Sono stati i nostri teatrini di posa nei quali abbiamo incontrato Agata ed i suoi
innamorati, l’Omu Bbonu e sua Madre Addolorata, e la speranza “inter fidem et
mare”; e, poi, la nuova condizione femminile, il mistero di leggere i segni, l’evento
sportivo, l’incontro esaltante, l’esperienza di scendere sottoterra e di salire in alto,
ed, ancora, l’incontro con chi lavora, noi per primi, e, quindi, quelli che vigilano su
noi e coloro, particolarmente cari, che ci guardano diversi per dirci che la diversità
è ricchezza da condividere; ed infine questa benedetta città che ogni volta ci
tocca rifondare con la fiducia del nostro sguardo, con la sincerità della nostra
emozione (e se qualcuno, che ancora non ci conosce, vorrà farci visita, potrà
sfogliare l’album dei ricordi e, spero, non si sorprenderà per qualche prestigioso
riconoscimento, per qualche illustre considerazione).
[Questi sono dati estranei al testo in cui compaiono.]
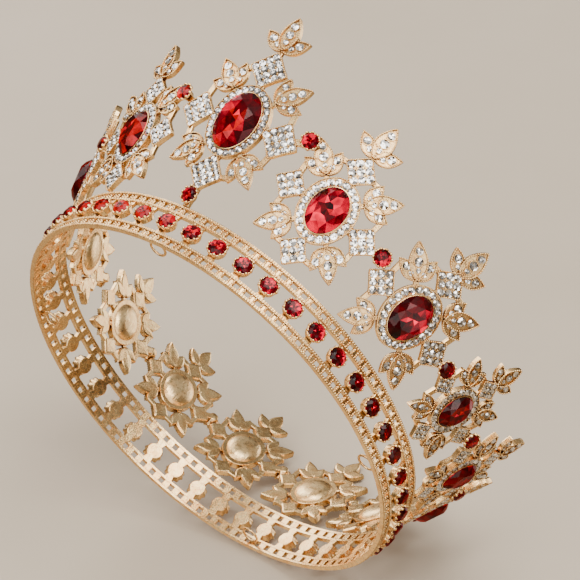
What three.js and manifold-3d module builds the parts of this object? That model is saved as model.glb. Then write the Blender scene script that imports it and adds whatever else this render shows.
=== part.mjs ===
// Full-round bridal crown in cast alloy, standing upright on its band.
// Millimetres, +Z up, band centred on the Z axis, tallest motif facing -Y.
import * as THREE from "three";
import { mergeVertices } from "three/addons/utils/BufferGeometryUtils.js";
import Module from "manifold-3d";

const wasm = await Module();
wasm.setup();

// Band: two rails joined by a row of claw cups.
const BAND_OUTER = 77;
const BAND_INNER = 75.2;
const BAND_HEIGHT = 17.6;
const RAIL_HEIGHT = 4.3;
const CUP_COUNT = 46;
const CUP_RADIUS = 3.6;
const CUP_REACH = 1.2;
const TIE_WIDTH = 2.2;

// Motifs lean outwards from the top of the band.
const FLARE = THREE.MathUtils.degToRad(20);
const FOOT_RADIUS = 76.1;
const FOOT_Z = BAND_HEIGHT + 0.3;
const GAP = 0.3;

// Wire loops for hair pins, soldered inside the lower edge.
const LOOP_RADIUS = 3.05;
const LOOP_WIRE = 0.45;
const LOOP_Z = 2;
const LOOPS = [["front", 0], ["left", 86], ["back", 180], ["right", -86]];

// Depths of the motif parts, measured outwards from the leaning surface.
const BACK = -0.9;
const FRONT = 1.4;
const HALO = { back: -1.4, front: 1.8, pocket: 0.8 };
const BAR_WIDTH = 1.7;
const ROUND_CUP = { neck: 1.7, radius: 3, back: 1.7, front: 2.3 };
const ROUND_STONE = { radius: 2.8, table: 1.7, height: 2.2 };

// Three motif sizes. centre is a height up the leaning surface, the rest is measured from it.
const LARGE = {
  centre: 33.6, stone: [7.8, 10.7], halo: [10.9, 13.7], stoneHeight: 3.9,
  plate: { x: 17.6, y: 20.2, half: 7.5 },
  leaf: { root: [8.4, 10.7], length: 13, width: 6.2, side: 9.9 },
  tipRoot: 28, link: [26.7, 5],
};
const MEDIUM = {
  centre: 23.5, stone: [6.2, 8.6], halo: [9.7, 12.1], stoneHeight: 3.3,
  plate: { x: 15, y: 17, half: 6.2 },
  leaf: { root: [7.6, 9.2], length: 12.8, width: 6.2, side: 9.3 },
  tipRoot: 22.8, link: [23, 1],
};
const SMALL = {
  centre: 18.3, stone: [4.9, 6.8], halo: [7.7, 9.6], stoneHeight: 2.6,
  plate: { x: 11.8, y: 13.4, half: 4.4 },
  leaf: { root: [6, 7.3], length: 10.2, width: 4.9, side: 7.4 },
  tipRoot: 16.8, link: [16.4, 3.4],
};
const LOW_MEDIUM = { ...MEDIUM, centre: 19.2, tipRoot: 21, link: [22.4, 1.4] };
const STEM_STONE_Y = -29.6;
const LEAF_SPREAD = 0.72;
const TIP_SPREAD = 0.92;

// Motifs of one half, in degrees from the front one; back is opposite the front.
const HALF = [
  { name: "first", at: 29.7, type: MEDIUM, foot: true },
  { name: "second", at: 59.6, type: LOW_MEDIUM, foot: false },
  { name: "third", at: 87, type: SMALL, foot: true },
  { name: "fourth", at: 111.45, type: SMALL, foot: true },
  { name: "fifth", at: 134.3, type: SMALL, foot: true },
  { name: "sixth", at: 157.15, type: SMALL, foot: true },
];

const gold = (name) =>
  new THREE.MeshStandardMaterial({ name, color: 0xe3c08a, metalness: 1, roughness: 0.3 });
const castGold = gold("cast_gold");
const wireGold = gold("wire_gold");
const redStone = new THREE.MeshStandardMaterial({
  name: "red_stone", color: 0xb00018, metalness: 0.2, roughness: 0.08,
});

function solidOf(geometry) {
  const bare = geometry.clone();
  bare.deleteAttribute("normal");
  bare.deleteAttribute("uv");
  const merged = mergeVertices(bare, 1e-4);
  return new wasm.Manifold(new wasm.Mesh({
    numProp: 3,
    vertProperties: merged.attributes.position.array,
    triVerts: new Uint32Array(merged.index.array),
  }));
}

function geometryOf(solid) {
  const mesh = solid.getMesh();
  const geometry = new THREE.BufferGeometry();
  const points = new Float32Array(mesh.vertProperties);
  geometry.setAttribute("position", new THREE.BufferAttribute(points, 3));
  geometry.setIndex(new THREE.BufferAttribute(new Uint32Array(mesh.triVerts), 1));
  geometry.computeVertexNormals();
  return geometry;
}

const joined = (solids) => solids.reduce((a, b) => a.add(b));

const group = new THREE.Group();
group.name = "bridal_crown";

function addNode(name, geometry, material) {
  const mesh = new THREE.Mesh(geometry, material);
  mesh.name = name;
  group.add(mesh);
}

// A flat outline raised between two depths.
function slab(points, back, front) {
  const shape = new THREE.Shape(points.map(([x, y]) => new THREE.Vector2(x, y)));
  const geometry = new THREE.ExtrudeGeometry(shape, { depth: front - back, bevelEnabled: false });
  return solidOf(geometry.translate(0, 0, back));
}

const turned = (points, angle, x, y) =>
  points.map(([u, v]) => [
    x + u * Math.cos(angle) - v * Math.sin(angle),
    y + u * Math.sin(angle) + v * Math.cos(angle),
  ]);

const oval = (a, b, count) =>
  Array.from({ length: count }, (_, i) => {
    const t = ((i + 0.5) / count) * 2 * Math.PI;
    return [a * Math.cos(t), b * Math.sin(t)];
  });

// Pointed leaf lying along +x from its root.
function leafOutline(length, width) {
  const side = [0.2, 0.5, 0.8].map((t) => [t * length, (width / 2) * Math.sin(Math.PI * t ** 0.9)]);
  return [[0, 0], ...side.map(([x, y]) => [x, -y]), [length, 0], ...side.reverse()];
}

function bar(from, to) {
  const length = Math.hypot(to[0] - from[0], to[1] - from[1]);
  const angle = Math.atan2(to[1] - from[1], to[0] - from[0]);
  const h = BAR_WIDTH / 2;
  const box = [[-h, -h], [length + h, -h], [length + h, h], [-h, h]];
  return slab(turned(box, angle, ...from), BACK, FRONT);
}

function leafFan(root, angle, { length, width, side }, spread) {
  const fan = [slab(turned(leafOutline(length, width), angle, ...root), BACK, FRONT)];
  for (const s of [-1, 1]) {
    const outline = leafOutline(side, width * 0.8);
    fan.push(slab(turned(outline, angle + s * spread, ...root), BACK, FRONT));
  }
  return fan;
}

// Square plate standing on a corner.
const plateOutline = ({ half }) => [[-half, 0], [0, -half], [half, 0], [0, half]];

// Cup of a round stone, raised clear of the plates on a neck.
function roundCup(x, y) {
  const { neck, radius, back, front } = ROUND_CUP;
  const disc = (r, low, high) => {
    const cylinder = new THREE.CylinderGeometry(r, r, high - low, 8);
    return solidOf(cylinder.rotateX(Math.PI / 2).translate(x, y, (high + low) / 2));
  };
  return disc(neck, BACK, back + 0.1).add(disc(radius, back, front));
}

// Flat casting of one motif with its middle at the origin.
function motifCasting(type, foot, links, stem) {
  const { plate, leaf } = type;
  const right = Math.PI / 2;
  const outline = plateOutline(plate);
  const parts = [slab(oval(...type.halo, 16), HALO.back, HALO.front)];
  const plates = [[plate.x, 0], [-plate.x, 0], [0, plate.y]];
  if (foot) plates.push([0, -plate.y]);
  for (const [x, y] of plates) {
    parts.push(slab(turned(outline, 0, x, y), BACK, FRONT));
    parts.push(bar([x * 0.55, y * 0.55], [x, y]));
  }
  for (const sx of [-1, 1])
    for (const sy of [-1, 1]) {
      const tilt = THREE.MathUtils.degToRad(sy > 0 ? 46 : 41);
      const angle = Math.atan2(sy * Math.sin(tilt), sx * Math.cos(tilt));
      const root = [sx * leaf.root[0], sy * leaf.root[1]];
      parts.push(bar([root[0] * 0.85, root[1] * 0.85], root));
      parts.push(...leafFan(root, angle, leaf, LEAF_SPREAD));
      const reach = leaf.side * 0.8;
      for (const s of [-1, 1]) {
        const a = angle + s * LEAF_SPREAD;
        const end = [root[0] + reach * Math.cos(a), root[1] + reach * Math.sin(a)];
        const flat = Math.abs(Math.cos(a)) > Math.abs(Math.sin(a));
        if (!flat && sy < 0 && !foot) continue;
        const corner = plate.half * 0.6;
        const target = flat ? [sx * plate.x, sy * corner] : [sx * corner, sy * plate.y];
        parts.push(bar(end, target));
      }
    }
  parts.push(bar([0, plate.y], [0, type.tipRoot + 1]));
  parts.push(...leafFan([0, type.tipRoot], right, leaf, TIP_SPREAD));
  for (const side of links) {
    const [x, y] = [side * type.link[0], type.link[1]];
    parts.push(roundCup(x, y), bar([side * plate.x, 0], [x, y]));
  }
  if (stem) parts.push(roundCup(0, stem), bar([0, -plate.y], [0, BAR_WIDTH / 2 - type.centre]));
  const pocket = oval(type.stone[0] + GAP, type.stone[1] + GAP, 16);
  const casting = joined(parts).subtract(slab(pocket, HALO.pocket, HALO.front + 1));
  return casting.asOriginal().simplify(0.12);
}

// Bends a flat geometry round the band and leans it outwards.
function bent(geometry, azimuth, centre) {
  const turn = THREE.MathUtils.degToRad(azimuth - 90);
  const middle = FOOT_RADIUS + centre * Math.sin(FLARE);
  const position = geometry.attributes.position;
  for (let i = 0; i < position.count; i++) {
    const up = position.getY(i) + centre;
    const out = position.getZ(i);
    const angle = turn + position.getX(i) / middle;
    const radius = FOOT_RADIUS + up * Math.sin(FLARE) + out * Math.cos(FLARE);
    const z = FOOT_Z + up * Math.cos(FLARE) - out * Math.sin(FLARE);
    position.setXYZ(i, radius * Math.cos(angle), radius * Math.sin(angle), z);
  }
  geometry.computeVertexNormals();
  return geometry;
}

// Faceted stone with a flat table, standing on the given depth.
function stone(a, b, table, height, count, x, y, depth) {
  const geometry = new THREE.CylinderGeometry(table, 1, height, count, 1, false, Math.PI / count);
  geometry.rotateX(Math.PI / 2).scale(a, b, 1).translate(x, y, depth + height / 2);
  return geometry;
}

function addMotif(name, azimuth, type, foot, links, stem) {
  const casting = geometryOf(motifCasting(type, foot, links, stem));
  addNode(`${name}_motif`, bent(casting, azimuth, type.centre), castGold);
  const [a, b] = type.stone;
  const large = stone(a, b, 0.6, type.stoneHeight, 16, 0, 0, HALO.pocket + GAP);
  addNode(`${name}_oval_stone`, bent(large, azimuth, type.centre), redStone);
  const round = (x, y) => {
    const { radius, table, height } = ROUND_STONE;
    const small = stone(radius, radius, table / radius, height, 8, x, y, ROUND_CUP.front + GAP);
    return bent(small, azimuth, type.centre);
  };
  for (const side of links) {
    const hand = side > 0 ? "_left" : "_right";
    const label = `${name}_link_stone${links.length > 1 ? hand : ""}`;
    addNode(label, round(side * type.link[0], type.link[1]), redStone);
  }
  if (stem) addNode(`${name}_stem_stone`, round(0, stem), redStone);
}

// Band casting.
function rail(bottom) {
  const profile = [
    [BAND_INNER, bottom], [BAND_OUTER, bottom],
    [BAND_OUTER, bottom + RAIL_HEIGHT], [BAND_INNER, bottom + RAIL_HEIGHT], [BAND_INNER, bottom],
  ];
  const points = profile.map(([x, y]) => new THREE.Vector2(x, y));
  return solidOf(new THREE.LatheGeometry(points, CUP_COUNT * 2).rotateX(Math.PI / 2));
}

const middleZ = BAND_HEIGHT / 2;
const bandParts = [rail(0), rail(BAND_HEIGHT - RAIL_HEIGHT)];
for (let i = 0; i < CUP_COUNT; i++) {
  const turn = ((i + 0.5) / CUP_COUNT) * 2 * Math.PI;
  const depth = BAND_OUTER + CUP_REACH - BAND_INNER - 0.1;
  const cup = new THREE.CylinderGeometry(CUP_RADIUS, CUP_RADIUS, depth, 8);
  cup.rotateZ(-Math.PI / 2).translate(BAND_INNER + 0.1 + depth / 2, 0, middleZ);
  const tieHeight = BAND_HEIGHT - 2 * RAIL_HEIGHT + 0.8;
  const tie = new THREE.BoxGeometry(1.2, TIE_WIDTH, tieHeight);
  tie.translate((BAND_INNER + BAND_OUTER) / 2, 0, middleZ);
  bandParts.push(solidOf(cup.rotateZ(turn)), solidOf(tie.rotateZ(turn)));
}
addNode("band_casting", geometryOf(joined(bandParts).asOriginal().simplify(0.03)), castGold);

// Motifs: the front one links to both neighbours, the others link towards the back.
addMotif("front", 0, LARGE, true, [1, -1], STEM_STONE_Y);
for (const { name, at, type, foot } of HALF) {
  addMotif(`left_${name}`, at, type, foot, [1]);
  addMotif(`right_${name}`, -at, type, foot, [-1]);
}
addMotif("back", 180, SMALL, true, []);

for (const [name, at] of LOOPS) {
  const loop = new THREE.TorusGeometry(LOOP_RADIUS, LOOP_WIRE, 6, 16);
  loop.translate(BAND_INNER - GAP - LOOP_RADIUS - LOOP_WIRE, 0, LOOP_Z);
  addNode(`${name}_pin_loop`, loop.rotateZ(THREE.MathUtils.degToRad(at - 90)), wireGold);
}

export default group;
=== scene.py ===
"""Looks of a full-round bridal crown: cast lattice band, cup-set stones and pave motifs."""

import math

import bpy
import numpy as np
from mathutils import Matrix, Vector


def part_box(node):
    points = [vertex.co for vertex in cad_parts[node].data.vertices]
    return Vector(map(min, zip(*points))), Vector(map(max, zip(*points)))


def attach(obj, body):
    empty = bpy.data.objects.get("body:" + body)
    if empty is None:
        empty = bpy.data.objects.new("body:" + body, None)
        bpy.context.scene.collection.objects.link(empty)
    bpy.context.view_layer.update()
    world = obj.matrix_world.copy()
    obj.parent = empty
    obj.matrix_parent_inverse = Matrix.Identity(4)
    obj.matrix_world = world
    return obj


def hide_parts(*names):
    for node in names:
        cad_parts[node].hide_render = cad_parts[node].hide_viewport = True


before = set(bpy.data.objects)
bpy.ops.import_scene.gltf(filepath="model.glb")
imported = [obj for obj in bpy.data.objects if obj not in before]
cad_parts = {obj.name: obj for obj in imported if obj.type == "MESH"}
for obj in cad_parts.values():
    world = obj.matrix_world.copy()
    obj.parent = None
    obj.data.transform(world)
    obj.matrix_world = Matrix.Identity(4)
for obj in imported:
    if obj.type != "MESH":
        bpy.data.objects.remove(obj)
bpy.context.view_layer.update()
rng = np.random.default_rng(11)
MM = 0.001
TURN = 2 * math.pi

# Dimensions shared with the solids, in millimetres.
BAND_INNER = 75.2
BAND_OUTER = 77.0
BAND_HEIGHT = 17.6
INNER_FACE = BAND_INNER - BAND_OUTER  # depth of the band's inner face, from its outer one
ROUND = TURN * BAND_OUTER  # length of the outer face
RAIL = 4.3  # height of the lower and the upper rail
CUPS = 46
FLARE = math.radians(20)  # how far the motifs lean out
FOOT_RADIUS = 76.1
FOOT_Z = BAND_HEIGHT + 0.3
BACK = -0.9  # depth of a motif's back
STEM_STONE_Y = -29.6
LOOPS = (("front", 0), ("left", 86), ("back", 180), ("right", -86))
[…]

Vorrei scriverti di altre cose, e vorrei parlarti di coloro che ci hanno conosciuto
solo per qualche giorno e di quelli che hanno percorso altre strade pur rimanendo
dentro il cuore del sentimento dei nostri obiettivi.
E soprattutto, Cosimo, giacché ci conosci tutti, vorrei che proprio tu mi dicessi
chi, e che cosa, siamo. Dei visionari? degli occhi in cielo? dei sentimentali? degli
illusi? Oppure dei fotocopiatori? dei replicanti? Oppure siamo dame e cavalieri
dell’immaginario, compagni di avventura e di poesia?
Perche sorridi e non rispondi? Ho capito: io chiacchiero, chiacchiero e non
fotografo. Per fortuna questa pagina è circondata da tante fotografie e, dietro di
loro, altri giovani, uomini e donne, hanno capito che non dobbiamo riprendere,
in questa festa, alcun “come eravamo” ma intensamente, consapevolmente,
risolutamente capire, in tutta semplicità, “cosa siamo”.
Dobbiamo allora seguire la giovinezza focale della linea dei loro obiettivi? E
non abbiamo fatto proprio questo in tutti questi anni? Non abbiamo, premurosi,
sempre messo in comune una vittoria, un successo, un riconoscimento,
scambiandoci il libro buono, l’obiettivo più luminoso e un rullino ancora da usare
(a proposito, devo a molti di voi almeno il costo di una dozzina di vecchi Provia)?
Invero, devo molte cose all’ACAF, al più vecchio dei soci come all’ultima arrivata

che invidio già dal momento che oltrepassa l’ingresso della sede, perché non sa
che, volente o nolente, ha attraversato lo specchio di Alice.
A volte Ti ho confidato che il tempo dedicato alla nostra passione mi sembrava
sottratto a qualcosa d’altro. Poi, con molta fatica, abbiamo compreso quanta
differenza ci sia tra il tempo libero ed il tempo liberato.
Per capirlo abbiamo impiegato un giorno, quindici, venticinque anni? Non lo so.
So soltanto che quando abbiamo avuto esperienza che la fotografia liberava il
tempo, allora, anche chi ci stava accanto è stato più felice.

Adesso tolgo il disturbo, e Ti saluto, Te e gli amici tutti, anche perché ho ricordato
qualcosa che occorre assolutamente fotografare.